On May 12, Capital Metropolitan Transportation Authority CFO Reinet Marneweck presented the financial report for the 2021 fiscal year to the Capital Metro Board of Directors. The report covered revenue, operating expenses and Capital Metro sales tax as they relate to budgeting in the company at large.

“Seeing as we’re about 50 percent into the fiscal year, you would expect revenue target being about 50 percent of budgeted revenue. But we are significantly below that because the ridership assumptions for the 2021 budget was significantly higher than what we’re currently seeing,” Marneweck told the board.

Capital Metro is at 49.9 percent of its total revenue target for the first six months, “which is very favorable,” according to Marneweck.

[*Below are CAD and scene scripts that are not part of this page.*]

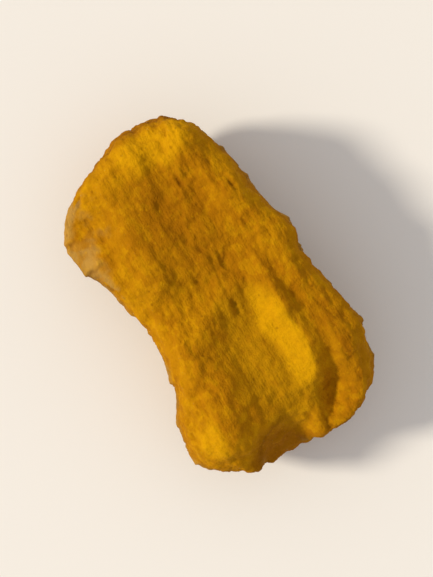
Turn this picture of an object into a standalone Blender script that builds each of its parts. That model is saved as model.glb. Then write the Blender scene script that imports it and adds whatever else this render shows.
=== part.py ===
"""A chunk of dried turmeric root, at its real size.

It is a finger of the rhizome that was split lengthwise, chopped at both ends and dried. It lies on its
skin with the split face up: +X runs along the finger from the broad end to the foot, +Y points to the
side with the ledge, and +Z is up. The origin is on the surface that it rests on, under the middle of its
box. The core has shrunk out of the foot's half, which leaves a hollow between a rim and a sharp crest.
Behind the crest lies a lower ledge of rind. The skin round the underside has rings, wrinkles and scars.

Lengths are in millimetres until the last step, which writes them in metres.
"""

import math

import bmesh
import bpy
from mathutils import Matrix, Vector, noise

MM = 0.001

# Driving dimensions
LENGTH = 17.4
WIDTH = 10.4
WIDEST_HEIGHT = 3.5
FACE_HEIGHT = 5.9
HOLLOW_DEPTH = 0.65
WALL_WIDTH = 1.5
CREST_RISE = 0.4
RIM_TILT = 0.12
LEDGE_DROP = 0.2
LEDGE_TILT = 0.06
GROOVE_DEPTH = 0.7
FOOT_HEIGHT = 4.8
CHOP_DROP = 2.2
LEAST_ABOVE_WIDEST = 0.8
END_LIFT = 1.5
UNDERCUT = 0.07
RING_GAP = 2.1
RING_RISE = 0.24
WRINKLE_DEPTH = 0.24
PRESSED_FLAT = 0.55

# Where things begin and where they reach their full measure: along the finger, from its middle
FOOT_HALF = (-1.2, 1.8)
GROOVE_DEEPENS = (4.2, 6.2)
CREST_FADES = (4.8, 7.8)
HOLLOW_FADES = (5.8, 8.0)
FOOT_FALLS = (5.0, 10.0)
CHOP_ALONG = (6.6, 8.6)

# The same across it: past the rim, past the crest, and the two sides of the chopped facet
HOLLOW_SIDE = (-0.3, 1.8)
CREST_BACK = (0.0, 0.4)
CHOP_NEAR_SIDE = (-3.2, -1.3)
CHOP_FAR_SIDE = (-0.3, 1.1)

# How far the groove's middle lies behind the crest, and its half width
GROOVE_PLACE = (0.45, 0.32)

# How much of the groove's depth it has before it deepens, and of the hollow's where it has faded
SHALLOW_GROOVE = 0.25
SHALLOW_HOLLOW = 0.5

# The width over which the ledge tilts
LEDGE_WIDTH = 1.8

# Grid cells along, across and down the block that the chunk is shaped from
CELLS = (52, 28, 12)

# How squarely the faces meet: 2 is an ellipse, and more is squarer
NEAR_TOP_EDGE = 4.5
FAR_TOP_EDGE = 8.0
UNDER_EDGE = 1.85
END_EDGE = 8.0

# Times that the whole surface is evened out, and how much each time
SMOOTHINGS = 2
SMOOTHING = 0.35

# Where the skin ends: on the block's sides by height, and towards its chopped ends
SKIN_TOP = (-0.35, 0.1)
SKIN_END = (0.94, 1.0)

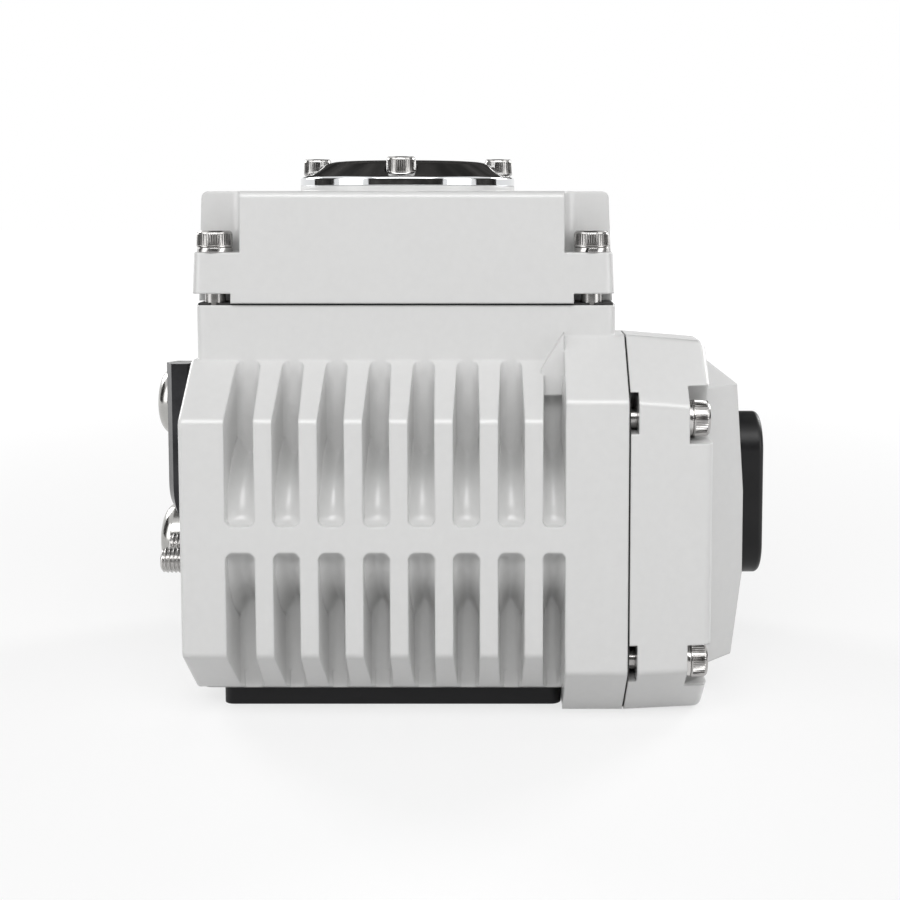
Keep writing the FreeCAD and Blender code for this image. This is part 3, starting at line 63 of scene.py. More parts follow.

In 2021 so far, Capital Metro has seen ridership from pre-Covid levels drop 49 percent on weekdays and 40 percent on weekends. Though, as Marneweck noted, “it looks like weekend ridership is starting to come back.”

Even though sales taxes were down 4.7 percent, according to Marneweck, Capital Metro was “11 percent above budget for the months that we have received sales taxes. In dollar terms, that’s $11 million that were favorable to budgets on sales tax revenue.”

In terms of year-over-year growth rate, March 2021 saw a 31 percent growth of sales tax revenue since March 2020, at the start of the pandemic.

“Operating expenses are very favorable to budget,” Marneweck told the board members.

Overall, the money spent by March of the 2021 fiscal year totaled $124 million, only 44.7 percent of budget.

“So our expenses are coming in significantly lower than what we budgeted,” Marneweck said, before stipulating, “We expect some of that spending to catch up in the next six months” because of the disparity in timing between when consultants are hired and when their services are actually delivered.

For fuel purchases, Capital Metro was at 41 percent of its budget. “We can expect that favorability to continue through the year, because of fewer volumes of diesel consumed in the first six months,” Marneweck said.

Capital Metro was also significantly below budget in purchase transportation, due to fewer bus-use and rail-use hours than expected.

When a board member asked about Capital Metro’s electric fleet offsetting fuel costs, Marneweck said, “At this point, our electric fleet is not large enough to generate savings in diesel, but we do build that into our diesel forecast. The fuel as well as maintenance costs should see reductions in the future because of the electric fleet.”